Copy exactly the lines from the one containing "zip(*points))), Vector(map(max, zip(*points)))" to the one containing "obj.parent = empty", both lines included, and nothing else.
--- Start of Given data ---
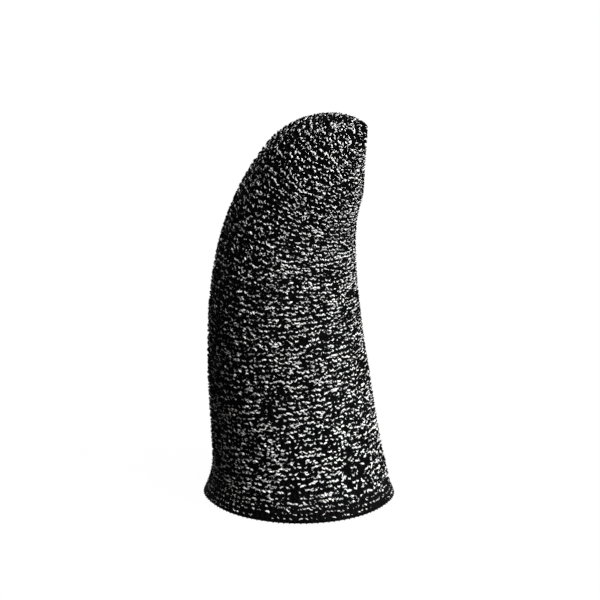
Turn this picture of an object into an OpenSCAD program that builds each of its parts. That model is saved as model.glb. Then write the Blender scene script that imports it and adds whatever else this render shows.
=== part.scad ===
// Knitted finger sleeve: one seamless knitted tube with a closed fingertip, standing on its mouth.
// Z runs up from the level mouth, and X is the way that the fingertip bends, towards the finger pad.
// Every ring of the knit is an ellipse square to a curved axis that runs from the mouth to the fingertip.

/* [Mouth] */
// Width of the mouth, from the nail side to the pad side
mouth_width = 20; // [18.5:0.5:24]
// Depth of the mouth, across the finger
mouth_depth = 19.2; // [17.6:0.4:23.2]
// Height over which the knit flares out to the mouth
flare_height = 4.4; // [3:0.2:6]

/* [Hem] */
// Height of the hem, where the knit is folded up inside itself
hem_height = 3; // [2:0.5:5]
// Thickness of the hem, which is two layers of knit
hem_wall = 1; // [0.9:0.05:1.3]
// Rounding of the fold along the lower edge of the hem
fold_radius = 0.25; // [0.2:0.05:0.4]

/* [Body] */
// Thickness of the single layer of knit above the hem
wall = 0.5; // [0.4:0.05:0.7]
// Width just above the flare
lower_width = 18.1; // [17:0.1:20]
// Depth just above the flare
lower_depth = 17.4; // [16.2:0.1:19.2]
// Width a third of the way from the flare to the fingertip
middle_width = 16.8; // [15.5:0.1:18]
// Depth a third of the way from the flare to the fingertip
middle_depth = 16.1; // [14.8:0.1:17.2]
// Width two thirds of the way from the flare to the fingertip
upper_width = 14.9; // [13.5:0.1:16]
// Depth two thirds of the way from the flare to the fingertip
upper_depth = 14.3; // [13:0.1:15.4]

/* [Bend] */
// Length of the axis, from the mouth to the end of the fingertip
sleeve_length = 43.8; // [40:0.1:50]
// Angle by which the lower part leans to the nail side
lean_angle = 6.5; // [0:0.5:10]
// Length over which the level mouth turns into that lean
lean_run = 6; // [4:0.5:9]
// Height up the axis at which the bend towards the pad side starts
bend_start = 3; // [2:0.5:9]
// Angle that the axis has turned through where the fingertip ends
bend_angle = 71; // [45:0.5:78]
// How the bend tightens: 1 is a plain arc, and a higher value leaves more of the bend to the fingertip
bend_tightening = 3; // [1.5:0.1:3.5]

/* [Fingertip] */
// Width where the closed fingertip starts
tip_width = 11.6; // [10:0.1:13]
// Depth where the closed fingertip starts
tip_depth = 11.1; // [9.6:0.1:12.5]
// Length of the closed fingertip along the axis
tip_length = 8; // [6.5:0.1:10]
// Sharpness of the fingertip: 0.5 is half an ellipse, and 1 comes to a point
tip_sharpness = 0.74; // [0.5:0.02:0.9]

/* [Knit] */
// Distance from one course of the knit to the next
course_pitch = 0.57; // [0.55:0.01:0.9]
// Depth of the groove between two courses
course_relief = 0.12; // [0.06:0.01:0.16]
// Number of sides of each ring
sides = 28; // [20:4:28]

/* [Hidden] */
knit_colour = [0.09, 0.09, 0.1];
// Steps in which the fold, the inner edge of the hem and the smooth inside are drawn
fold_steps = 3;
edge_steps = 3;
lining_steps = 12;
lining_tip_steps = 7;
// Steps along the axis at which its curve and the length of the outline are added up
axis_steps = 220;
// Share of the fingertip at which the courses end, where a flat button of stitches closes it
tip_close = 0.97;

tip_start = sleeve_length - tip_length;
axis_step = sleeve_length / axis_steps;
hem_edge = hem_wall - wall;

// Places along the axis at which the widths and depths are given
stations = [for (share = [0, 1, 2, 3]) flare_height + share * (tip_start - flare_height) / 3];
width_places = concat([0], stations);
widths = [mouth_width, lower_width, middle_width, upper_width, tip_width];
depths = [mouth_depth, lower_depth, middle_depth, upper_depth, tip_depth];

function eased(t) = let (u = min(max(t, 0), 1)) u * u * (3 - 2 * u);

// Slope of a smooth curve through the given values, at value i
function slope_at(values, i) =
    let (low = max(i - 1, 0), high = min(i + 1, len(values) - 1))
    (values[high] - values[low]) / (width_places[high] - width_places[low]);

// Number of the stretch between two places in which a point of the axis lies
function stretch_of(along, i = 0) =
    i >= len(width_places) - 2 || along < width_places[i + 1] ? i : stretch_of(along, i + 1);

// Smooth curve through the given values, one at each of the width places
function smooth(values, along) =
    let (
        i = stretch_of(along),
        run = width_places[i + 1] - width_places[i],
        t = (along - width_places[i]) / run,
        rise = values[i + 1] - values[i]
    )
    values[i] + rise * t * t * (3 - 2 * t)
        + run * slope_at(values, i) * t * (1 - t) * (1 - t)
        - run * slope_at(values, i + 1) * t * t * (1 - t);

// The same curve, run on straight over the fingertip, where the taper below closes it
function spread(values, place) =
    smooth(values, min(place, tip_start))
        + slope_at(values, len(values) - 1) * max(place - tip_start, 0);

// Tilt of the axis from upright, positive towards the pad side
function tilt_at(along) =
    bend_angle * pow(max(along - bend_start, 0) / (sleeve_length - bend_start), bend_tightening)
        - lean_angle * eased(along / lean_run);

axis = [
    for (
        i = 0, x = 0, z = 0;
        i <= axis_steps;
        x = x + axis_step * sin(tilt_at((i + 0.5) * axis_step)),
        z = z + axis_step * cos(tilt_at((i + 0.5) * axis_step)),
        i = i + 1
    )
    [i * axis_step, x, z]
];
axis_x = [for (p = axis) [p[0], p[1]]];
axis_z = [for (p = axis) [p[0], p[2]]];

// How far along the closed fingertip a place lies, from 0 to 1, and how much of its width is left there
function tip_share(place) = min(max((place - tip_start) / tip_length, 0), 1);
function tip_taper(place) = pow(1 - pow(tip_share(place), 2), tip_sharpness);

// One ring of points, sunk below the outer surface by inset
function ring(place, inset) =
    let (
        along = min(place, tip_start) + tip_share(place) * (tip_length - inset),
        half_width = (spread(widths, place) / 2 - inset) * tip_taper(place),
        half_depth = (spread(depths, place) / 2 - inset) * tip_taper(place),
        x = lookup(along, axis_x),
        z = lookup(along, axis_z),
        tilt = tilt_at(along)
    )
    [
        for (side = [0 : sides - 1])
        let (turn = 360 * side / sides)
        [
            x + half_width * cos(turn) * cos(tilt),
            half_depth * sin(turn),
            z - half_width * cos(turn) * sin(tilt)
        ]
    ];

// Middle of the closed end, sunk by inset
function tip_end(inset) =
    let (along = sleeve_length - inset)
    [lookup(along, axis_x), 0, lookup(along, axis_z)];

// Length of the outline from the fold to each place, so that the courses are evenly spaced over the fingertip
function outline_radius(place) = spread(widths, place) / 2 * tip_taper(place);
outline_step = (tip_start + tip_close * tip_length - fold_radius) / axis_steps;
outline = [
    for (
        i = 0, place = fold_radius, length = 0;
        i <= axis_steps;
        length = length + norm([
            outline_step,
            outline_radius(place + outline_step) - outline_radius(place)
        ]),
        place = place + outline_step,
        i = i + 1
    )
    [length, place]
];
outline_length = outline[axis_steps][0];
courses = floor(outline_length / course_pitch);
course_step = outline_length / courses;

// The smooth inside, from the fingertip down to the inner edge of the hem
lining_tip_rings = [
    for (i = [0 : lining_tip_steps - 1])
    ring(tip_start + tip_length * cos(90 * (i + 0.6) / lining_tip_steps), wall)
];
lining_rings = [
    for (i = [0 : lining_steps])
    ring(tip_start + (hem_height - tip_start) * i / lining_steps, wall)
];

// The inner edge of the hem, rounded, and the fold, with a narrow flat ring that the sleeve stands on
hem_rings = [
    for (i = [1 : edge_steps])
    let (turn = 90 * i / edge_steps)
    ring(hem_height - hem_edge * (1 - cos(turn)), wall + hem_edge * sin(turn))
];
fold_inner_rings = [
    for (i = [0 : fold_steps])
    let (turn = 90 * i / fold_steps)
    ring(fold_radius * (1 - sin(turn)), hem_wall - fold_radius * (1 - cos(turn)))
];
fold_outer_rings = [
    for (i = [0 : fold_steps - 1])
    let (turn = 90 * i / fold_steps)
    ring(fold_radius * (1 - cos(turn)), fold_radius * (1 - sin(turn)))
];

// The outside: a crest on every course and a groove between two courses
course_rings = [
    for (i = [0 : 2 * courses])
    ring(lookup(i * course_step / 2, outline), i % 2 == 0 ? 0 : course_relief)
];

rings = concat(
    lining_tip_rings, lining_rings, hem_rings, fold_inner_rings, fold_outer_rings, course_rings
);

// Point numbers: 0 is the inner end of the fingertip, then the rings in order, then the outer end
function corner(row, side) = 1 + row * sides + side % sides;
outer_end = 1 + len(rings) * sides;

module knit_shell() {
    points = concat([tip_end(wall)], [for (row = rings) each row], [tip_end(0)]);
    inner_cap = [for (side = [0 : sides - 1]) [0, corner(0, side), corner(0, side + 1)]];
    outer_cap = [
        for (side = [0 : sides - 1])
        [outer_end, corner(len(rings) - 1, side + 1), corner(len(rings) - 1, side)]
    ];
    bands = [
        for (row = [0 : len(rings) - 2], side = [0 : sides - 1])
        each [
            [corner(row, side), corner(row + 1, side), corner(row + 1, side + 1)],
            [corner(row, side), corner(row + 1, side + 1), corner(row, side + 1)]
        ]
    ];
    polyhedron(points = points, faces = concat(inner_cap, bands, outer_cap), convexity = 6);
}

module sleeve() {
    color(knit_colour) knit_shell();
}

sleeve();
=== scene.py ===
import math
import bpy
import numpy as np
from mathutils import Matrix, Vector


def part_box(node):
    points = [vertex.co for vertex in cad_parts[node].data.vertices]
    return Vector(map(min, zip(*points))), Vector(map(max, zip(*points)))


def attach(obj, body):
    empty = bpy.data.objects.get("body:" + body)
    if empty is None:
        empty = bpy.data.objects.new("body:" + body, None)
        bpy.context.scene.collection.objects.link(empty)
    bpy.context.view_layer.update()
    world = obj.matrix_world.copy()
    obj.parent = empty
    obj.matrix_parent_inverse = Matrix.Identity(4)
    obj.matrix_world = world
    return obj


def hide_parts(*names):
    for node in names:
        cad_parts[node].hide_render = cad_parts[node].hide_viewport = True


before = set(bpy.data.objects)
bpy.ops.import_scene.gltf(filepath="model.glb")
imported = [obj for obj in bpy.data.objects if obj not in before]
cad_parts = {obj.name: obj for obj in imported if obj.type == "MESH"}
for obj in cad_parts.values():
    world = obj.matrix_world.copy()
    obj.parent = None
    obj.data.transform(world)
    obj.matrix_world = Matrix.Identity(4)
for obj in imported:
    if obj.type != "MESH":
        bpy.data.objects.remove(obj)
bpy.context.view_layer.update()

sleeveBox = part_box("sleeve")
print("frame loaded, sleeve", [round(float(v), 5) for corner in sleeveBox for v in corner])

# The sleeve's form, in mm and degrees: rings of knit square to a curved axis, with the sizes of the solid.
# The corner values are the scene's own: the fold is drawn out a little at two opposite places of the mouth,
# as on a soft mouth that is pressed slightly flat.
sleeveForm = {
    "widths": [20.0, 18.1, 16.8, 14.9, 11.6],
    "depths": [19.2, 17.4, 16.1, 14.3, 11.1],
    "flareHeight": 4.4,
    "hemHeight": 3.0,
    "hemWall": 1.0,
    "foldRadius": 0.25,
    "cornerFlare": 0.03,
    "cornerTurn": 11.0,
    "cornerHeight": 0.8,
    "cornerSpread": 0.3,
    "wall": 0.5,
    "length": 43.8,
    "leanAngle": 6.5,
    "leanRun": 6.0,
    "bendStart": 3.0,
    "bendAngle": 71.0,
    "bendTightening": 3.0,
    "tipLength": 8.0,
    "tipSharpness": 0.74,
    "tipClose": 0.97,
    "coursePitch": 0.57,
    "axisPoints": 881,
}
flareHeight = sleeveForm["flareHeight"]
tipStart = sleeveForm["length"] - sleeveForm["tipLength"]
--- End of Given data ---
_Answer to this exercise_
    return Vector(map(min, zip(*points))), Vector(map(max, zip(*points)))


def attach(obj, body):
    empty = bpy.data.objects.get("body:" + body)
    if empty is None:
        empty = bpy.data.objects.new("body:" + body, None)
        bpy.context.scene.collection.objects.link(empty)
    bpy.context.view_layer.update()
    world = obj.matrix_world.copy()
    obj.parent = empty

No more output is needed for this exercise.